While it may be a stretch, one can analogize potential for disasters and economic decline when looking at the advancement of technology.  Although, it does not seem that economic decline will have the same stopping power as a meteor impact (or nuclear attack).  The economic ecosystem will ultimately play a part in the speed of growth.

But a slow economy will not create a permanent “Prevail Scenario” or unending stagnation in advancement.  After a slow down, things will pick back up.

Just like Jeff Goldblum says, “I’m just saying that, uh, uh, Life, uh, finds, a way.”

Mark, your’s a concise post which concentrated my usually fuzzy thinking. All the same the entire way people think has to change, too—and that is not happening. I may exaggerate in writing we are ‘drowning in anachronism’, but perhaps we ARE drowning in outdated memes. Expressed in the vernacular: old fools run this world; many are pigheads plain & simple. You are quite convincing yet you are preaching to the choir at a technoprogressive site. You would have to convince the old fools & pigheads, when it is difficult to even so much as communicate with them diplomatically or not..

“What do we, as a human race, need to accomplish in the 21st century?” (TEDx Video presentation)

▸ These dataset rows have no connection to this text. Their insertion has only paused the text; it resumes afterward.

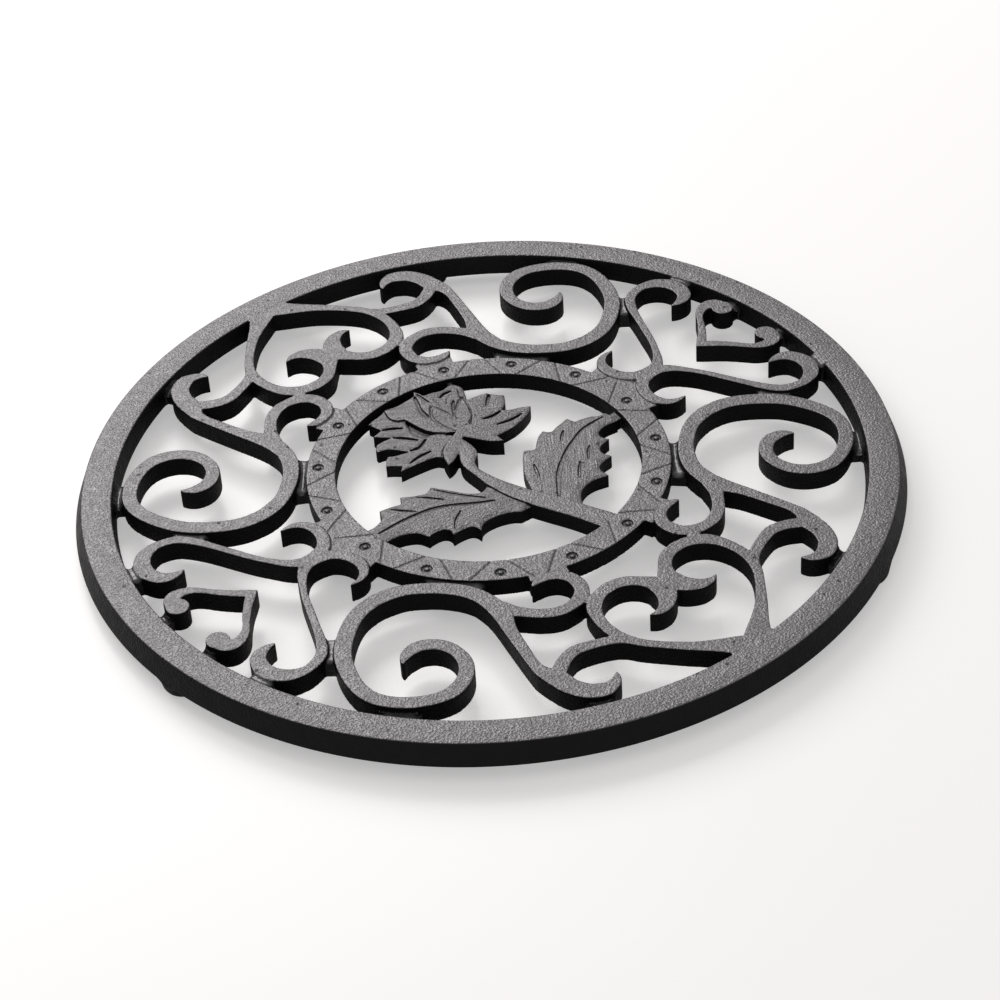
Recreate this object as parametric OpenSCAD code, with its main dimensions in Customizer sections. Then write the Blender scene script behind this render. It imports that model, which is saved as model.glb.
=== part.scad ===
// Round cast-iron trivet. Scroll bars fill the space between a flat rim and an
// engraved band, and a flower with two leaves grows inside the band.
// It stands on three small domed feet. The flower grows along +Y, the two
// hearts lie on the X axis, and the table is at zero height.

/* [Rim] */
// Radius of the rim's top edge
rim_r = 100; // [88:1:115]
// Width of the rim's flat top
rim_w = 7.4; // [6.4:0.1:8.6]
// Thickness of the rim
rim_h = 5.6; // [4.8:0.1:7]
// Spread of the rim's outer side from its top down to its underside
rim_outer_draft = 2.2; // [0.8:0.1:3]
// Spread of the rim's inner side from its top down to its underside
rim_inner_draft = 0.8; // [0.3:0.1:1.2]

/* [Scroll bars] */
// Width of a full scroll bar
bar_w = 4.2; // [3.6:0.1:4.6]
// Thickness of the scroll bars
bar_h = 5.2; // [4.6:0.1:5.6]
// Width of the cast necks that tie the hooks and hearts to the rim
neck_w = 5.4; // [4:0.1:6]
// Drop of the necks' tops below the scroll bars
neck_drop = 1.5; // [0.8:0.1:2]
// Gap between the rim and the bars that come nearest to it
neck_gap = 2.3; // [1.6:0.1:3]

/* [Band] */
// Outer radius of the engraved band
band_outer_r = 44.9; // [42:0.1:46.5]
// Width of the engraved band
band_w = 7.2; // [5.6:0.1:9]
// Gap between the band and the bellies of the big scrolls
band_gap = 2; // [1.4:0.1:3]
// Drop of the band's top below the scroll bars
band_drop = 0.5; // [0.3:0.1:1]
// Number of ring marks and V grooves round the band
mark_count = 15; // [9:1:18]
// Outer radius of a ring mark
mark_r = 1.35; // [0.9:0.05:1.6]
// Width of the engraved grooves
groove_w = 0.55; // [0.4:0.05:0.8]
// Depth of the engraved grooves
groove_d = 0.45; // [0.25:0.05:0.6]

/* [Flower] */
// Width of the flower's stem where it leaves the band
stem_w = 5.8; // [4.6:0.1:6.6]
// Step in height from one layer of petals to the next
petal_step = 0.5; // [0.3:0.05:0.6]
// Width of the groove along each leaf's midrib
midrib_w = 0.9; // [0.6:0.1:1.2]

/* [Feet] */
// Radius of each foot where it meets the rim
foot_r = 5.2; // [4:0.1:6]
// Height of each foot below the rim
foot_h = 3.4; // [2.4:0.1:5]
// Radius of the flat that touches the table
foot_flat_r = 3.4; // [2:0.1:3.9]

/* [Hidden] */
$fn = 96;
// Steps of each curve between two of its knots
steps = 4;
// Overrun of a cut past the surface that it opens
over = 1;

rim_inner_r = rim_r - rim_w;
band_inner_r = band_outer_r - band_w;
rim_top = foot_h + rim_h;
bar_under = rim_top - bar_h;
band_top = rim_top - band_drop;
foot_reach = (rim_r + rim_outer_draft + rim_inner_r - rim_inner_draft) / 2;

// The bars are drawn in shares of the rim's radius. These pairs say which radius each share stands for.
reach = [
    [0, 0],
    [0.377, band_inner_r],
    [0.449, band_outer_r],
    [0.490, band_outer_r + band_gap + bar_w / 2],
    [0.882, rim_inner_r - neck_gap - bar_w / 2],
    [0.926, rim_inner_r],
    [1, rim_r],
];

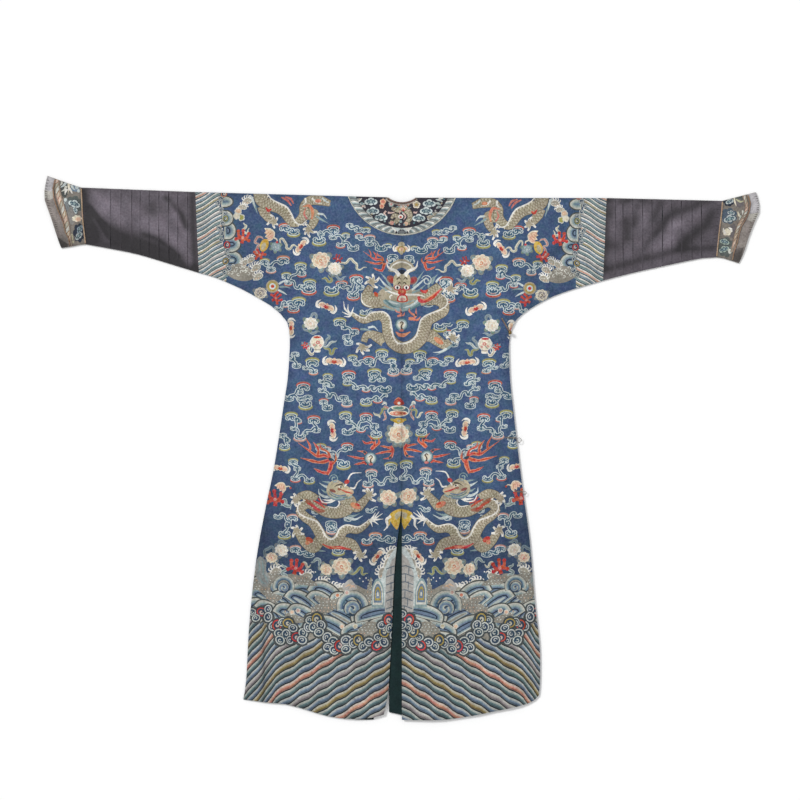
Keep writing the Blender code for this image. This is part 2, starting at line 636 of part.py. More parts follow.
def loop_path(loop):
    """Out along the cloth, round the eye and back beside itself."""
    lift = LOOP_CORD_RADIUS + SEAM_GAP
    upper, lower = loop_runs(loop)
    level = on_back(*upper[-2], lift).z
    centre = Vector((loop["eye_x"], SHOULDER_Y - loop["eye_drop"], level))
    first = Vector((upper[-1].x, SHOULDER_Y - upper[-1].y, level)) - centre
    last = Vector((lower[-1].x, SHOULDER_Y - lower[-1].y, level)) - centre
    start = math.atan2(first.y, first.x) - math.radians(22)
    end = math.atan2(last.y, last.x) + math.radians(14)
    turn = (start - end) % (2 * math.pi)
    eye = []
    for i in range(13):
        angle = start - turn * i / 12
        eye.append(centre + loop["eye_radius"] * Vector((math.cos(angle), math.sin(angle), 0)))
    out_run = [on_back(*p, lift) for p in upper[:-1]]
    back_run = [on_back(*p, lift) for p in lower[:-1]]
    return out_run + eye + back_run[::-1]


# ---------------------------------------------------------------- the robe
for old in list(bpy.data.objects):
    bpy.data.objects.remove(old)
ROBE = bpy.data.collections.new("dragon_robe")
bpy.context.scene.collection.children.link(ROBE)

body_left()
gore_left()
body_right()
overlap()
collar()
sleeves()
trims()
vent_lining()
fastenings()
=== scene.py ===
# %% [markdown]
# # Dressing a Chinese dragon robe
#
# The robe lies flat with its back upwards. Its solids are already made: body, sleeves, cuffs, collar and
# trims, each a thin closed wall. This lesson gives every one of them its silk, its creases and its
# embroidery, and never moves or resizes a solid.
#
# The embroidery is the main work. On the real robe it is coloured silk laid over blue satin, so here it is
# geometry too: each motif is an outline, all the outlines are cut into the cloth's own surface, and each
# face takes the dye of the topmost motif over it. The edges stay crisp at any distance, which a painted
# texture's don't, and no picture is needed.

import functools
import math

import bmesh
import bpy
import numpy as np
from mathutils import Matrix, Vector
from mathutils.bvhtree import BVHTree
from mathutils.geometry import delaunay_2d_cdt


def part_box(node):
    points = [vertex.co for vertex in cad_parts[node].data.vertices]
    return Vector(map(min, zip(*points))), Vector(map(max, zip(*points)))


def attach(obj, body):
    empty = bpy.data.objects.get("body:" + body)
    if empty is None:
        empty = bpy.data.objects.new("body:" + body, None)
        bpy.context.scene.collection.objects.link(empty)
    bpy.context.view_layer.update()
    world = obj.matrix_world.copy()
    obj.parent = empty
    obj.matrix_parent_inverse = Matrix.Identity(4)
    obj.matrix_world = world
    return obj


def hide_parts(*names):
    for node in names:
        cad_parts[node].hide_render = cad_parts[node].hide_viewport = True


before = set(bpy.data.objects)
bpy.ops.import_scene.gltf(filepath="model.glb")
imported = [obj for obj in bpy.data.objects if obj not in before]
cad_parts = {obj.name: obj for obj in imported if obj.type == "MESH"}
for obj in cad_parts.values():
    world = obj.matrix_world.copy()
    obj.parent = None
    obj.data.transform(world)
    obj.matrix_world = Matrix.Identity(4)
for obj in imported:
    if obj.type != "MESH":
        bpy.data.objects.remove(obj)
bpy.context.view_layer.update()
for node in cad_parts.values():
    node.select_set(False)

# %% [markdown]
# ## How places are given
#
# A maker measures embroidery from two lines: the centre seam and the level of the shoulders. So every motif
# is placed by `x`, centimetres from the centre seam with the wearer's right positive, and `drop`,
# centimetres below the shoulder line. A motif's own outline is drawn round (0, 0) with y downwards, and a
# `Spot` carries it to its place on the cloth.

# %% Places on the cloth

SHOULDER_Y = 0.666                               # height of the shoulder line, in metres
CM = 0.01


def on_cloth(points):
    """(x, drop) in centimetres as (x, y) in metres."""
    points = np.asarray(points, float)
    return np.column_stack([points[:, 0] * CM, SHOULDER_Y - points[:, 1] * CM])


def marked(text):
    """Points marked on the cloth, written as x,drop pairs in millimetres, as centimetres."""
    return np.array([pair.split(",") for pair in text.split()], float) / 10


def all_marked(text):
    """Several such lines, with | between them."""
    return [marked(line) for line in text.split("|")]


def dyed_lines(text):
    """Rows of a dye, a colon and a line, as (dye, line)."""
    rows = (row.split(":") for row in text.strip().splitlines())
    return [(dye.strip(), marked(line)) for dye, line in rows]


class Spot:
    """A place on the cloth with a size, a turn in degrees (clockwise as seen) and a flip."""

    def __init__(self, x, drop, size=1.0, turn=0.0, flip=False):
        self.centre = np.array([x, drop])
        self.size = size
        angle = math.radians(turn)
        self.turn = np.array([[math.cos(angle), math.sin(angle)], [-math.sin(angle), math.cos(angle)]])
        self.flip = np.array([-1.0 if flip else 1.0, 1.0])

    def at(self, points):
        """Points drawn round (0, 0) as (x, drop) on the cloth."""
        return (np.atleast_2d(np.asarray(points, float)) * self.flip * self.size) @ self.turn + self.centre


# %% [markdown]
# ## Drawing with outlines
#
# Everything embroidered here is made from a few kinds of outline: a smooth curve through some points, a
# band that follows a curve and tapers, an oval, a scalloped round and a spiral. `Needlework` collects them
# in the order in which they are sewn, so that a later one lies over an earlier one.

# %% Outlines
def curve(points, steps=6):
    """A smooth curve through the points, with some steps from each to the next."""
    p = np.asarray(points, float)
    p = np.vstack([2 * p[0] - p[1], p, 2 * p[-1] - p[-2]])
    t = (np.arange(steps) / steps)[:, None]
    spans = []
    for a, b, c, d in zip(p, p[1:], p[2:], p[3:]):
        spans.append(0.5 * (2 * b + (c - a) * t + (
                    2 * a - 5 * b + 4 * c - d) * t ** 2 + (3 * b - a - 3 * c + d) * t ** 3))
    return np.vstack([*spans, p[-2:-1]])


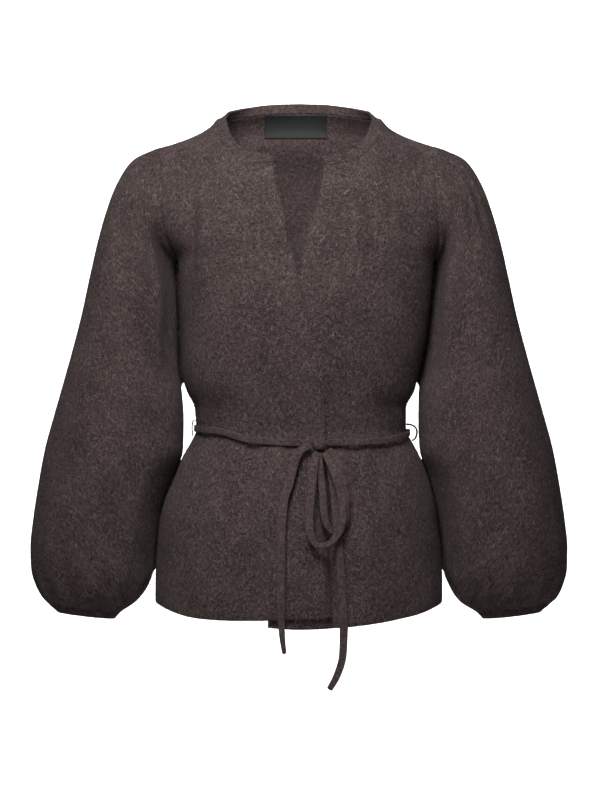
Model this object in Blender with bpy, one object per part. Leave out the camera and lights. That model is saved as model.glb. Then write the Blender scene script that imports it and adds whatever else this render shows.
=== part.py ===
# Wrap cardigan in thick brushed knit with balloon sleeves and a tie belt, filled out as worn.
# Metres, +Z up. The front faces -Y and the wearer's left is +X.
# The origin is the middle of the neck, at the height where the shoulders meet it.

import math
from collections import namedtuple

import bmesh
import bpy
import numpy as np
from mathutils import Vector
from mathutils.bvhtree import BVHTree

# Cloth
WALL = 0.003
SEAM_GAP = 0.0003
LAP_LIFT = 0.0056
LAP_BLEND = 0.030
MITRE_LIMIT = 1.5

# Grid of each cloth piece
ROWS_OF_ARMHOLE = 18
COLUMNS_OF_SHOULDER = 5
COLUMNS_OF_FRONT_NECK = 7
COLUMNS_OF_HALF_BACK_NECK = 6
SIDE_FADE = 2.5
TOP_FADE = 3
RINGS_OF_ARM = 14
RINGS_OF_PUFF = 7

# Colours
BROWN = (0.052, 0.040, 0.039, 1.0)
LABEL_BLACK = (0.010, 0.011, 0.012, 1.0)
WOOL_ROUGHNESS = 0.95
LABEL_ROUGHNESS = 0.7

# Body form: a rounded oval at each height, wider and deeper as the rows say
Section = namedtuple("Section", "z right left front back")
BODY = (
    Section(-0.660, 0.1894, 0.1888, 0.1400, 0.1400),
    Section(-0.594, 0.1892, 0.1888, 0.1370, 0.1370),
    Section(-0.554, 0.1874, 0.1865, 0.1330, 0.1340),
    Section(-0.514, 0.1835, 0.1815, 0.1280, 0.1300),
    Section(-0.488, 0.1769, 0.1780, 0.1230, 0.1250),
    Section(-0.460, 0.1650, 0.1705, 0.1160, 0.1170),
    Section(-0.430, 0.1531, 0.1591, 0.1060, 0.1050),
    Section(-0.409, 0.1412, 0.1478, 0.0990, 0.0940),
    Section(-0.396, 0.1358, 0.1412, 0.0970, 0.0900),
    Section(-0.366, 0.1375, 0.1412, 0.1000, 0.0900),
    Section(-0.345, 0.1478, 0.1518, 0.1040, 0.0920),
    Section(-0.320, 0.1544, 0.1575, 0.1080, 0.0940),
    Section(-0.272, 0.1558, 0.1676, 0.1130, 0.0970),
    Section(-0.227, 0.1571, 0.1729, 0.1150, 0.1000),
    Section(-0.172, 0.1597, 0.1782, 0.1110, 0.1020),
    Section(-0.150, 0.1760, 0.1880, 0.1080, 0.1020),
    Section(-0.125, 0.1930, 0.1980, 0.1030, 0.1010),
    Section(-0.100, 0.2030, 0.2050, 0.0980, 0.0990),
    Section(-0.053, 0.2110, 0.2110, 0.0830, 0.0870),
    Section(-0.007, 0.2150, 0.2150, 0.0770, 0.0700),
    Section(0.030, 0.2150, 0.2150, 0.0750, 0.0705),
)
ROUNDNESS = 0.87
FRONT_ROLL = 0.160
BACK_ROLL = 0.045

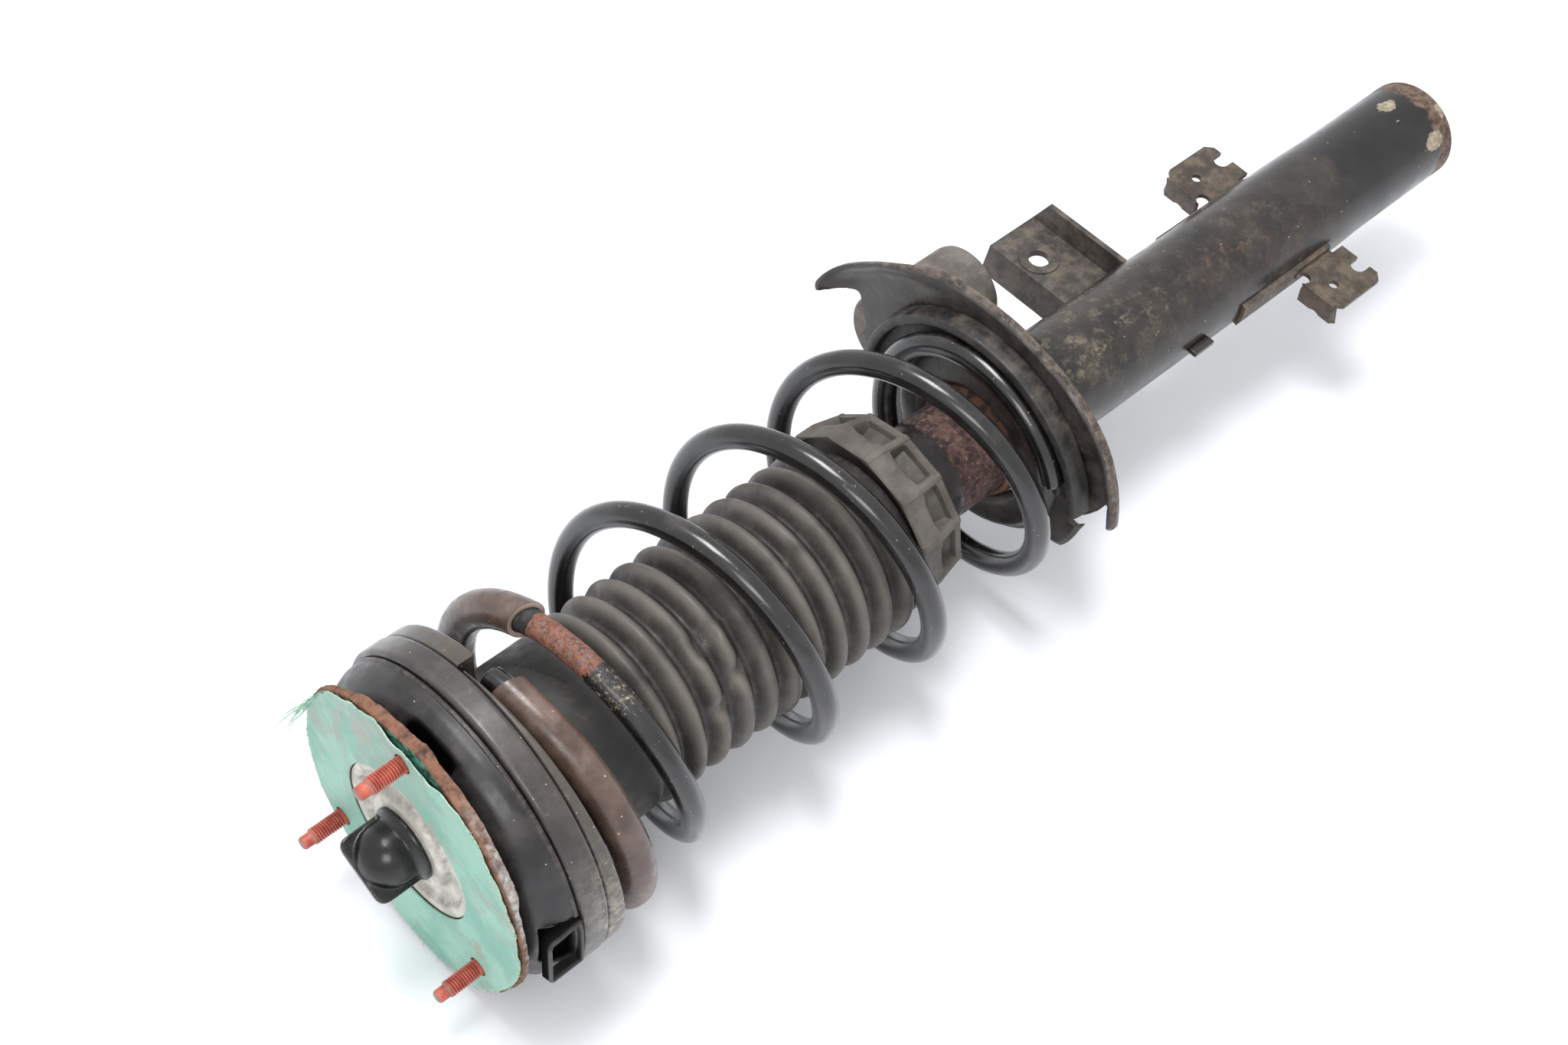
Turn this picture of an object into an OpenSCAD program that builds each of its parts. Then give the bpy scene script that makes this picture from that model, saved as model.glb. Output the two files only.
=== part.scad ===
// Telescopic suspension strut with coil spring, dust boot and three-stud top mount.
// Millimetres. Origin: centre of the top mount's mounting face, on the damper axis.
// +X runs along the damper axis from the top mount to the tube's lower end, +Z is up as the strut lies.
// Inside lay() the local axes are: x and y across the strut, z along it (row +X).

/* [Strut] */
// Roll of the strut about its own axis as it lies, in degrees
roll = 8.5; // [-30:0.5:30]
// Distance from the mounting face to the lower end of the tube
strut_len = 679; // [640:1:720]

/* [Top mount] */
// Thickness of the gasket
gasket_t = 0.8; // [0.5:0.1:2]
// Thickness of the steel mounting plate
plate_t = 3; // [2:0.5:5]
// Mean radius of the mounting plate's outline
plate_r = 75; // [70:0.5:80]
// How much longer than wide the outline is, as a change of radius
plate_oval = 3.8; // [0:0.1:5]
// Depth of the plate's turned edge
plate_lip = 2.6; // [0:0.1:4]
// Radius of the round window in the plate and gasket
window_r = 38.5; // [30:0.5:45]
// Radius of the circle the studs stand on
stud_circle_r = 63; // [50:0.5:70]
// Angle from the single stud to each of the other two
stud_spread = 132.8; // [110:0.1:140]
// Radius of a stud's thread
stud_r = 4; // [3:0.5:6]
// Height of a stud above the gasket
stud_h = 22; // [15:1:35]
// Largest radius of the housing behind the plate
housing_r = 75.6; // [70:0.5:85]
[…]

>> http://m.youtube.com/watch?gl=US&hl=en&client=mv-google&v=qmC2sKFSFzE&fulldescription=1

Peter, the following is a comment I did in a rightwing blog; it sums it up:
“America can only do business, it cannot do a good court, penal, or school system, etc.
Otherwise it would not be America.”

What America does best is agriculture and ‘defense’, it has the best agriculture & military. Now, I don’t know about Europe but so as not to pick on the U.S., think on how slowly Saudi Arabia is changing if a women’s movement is focused on incremental changes involving women driving. Snail’s pace, Pete.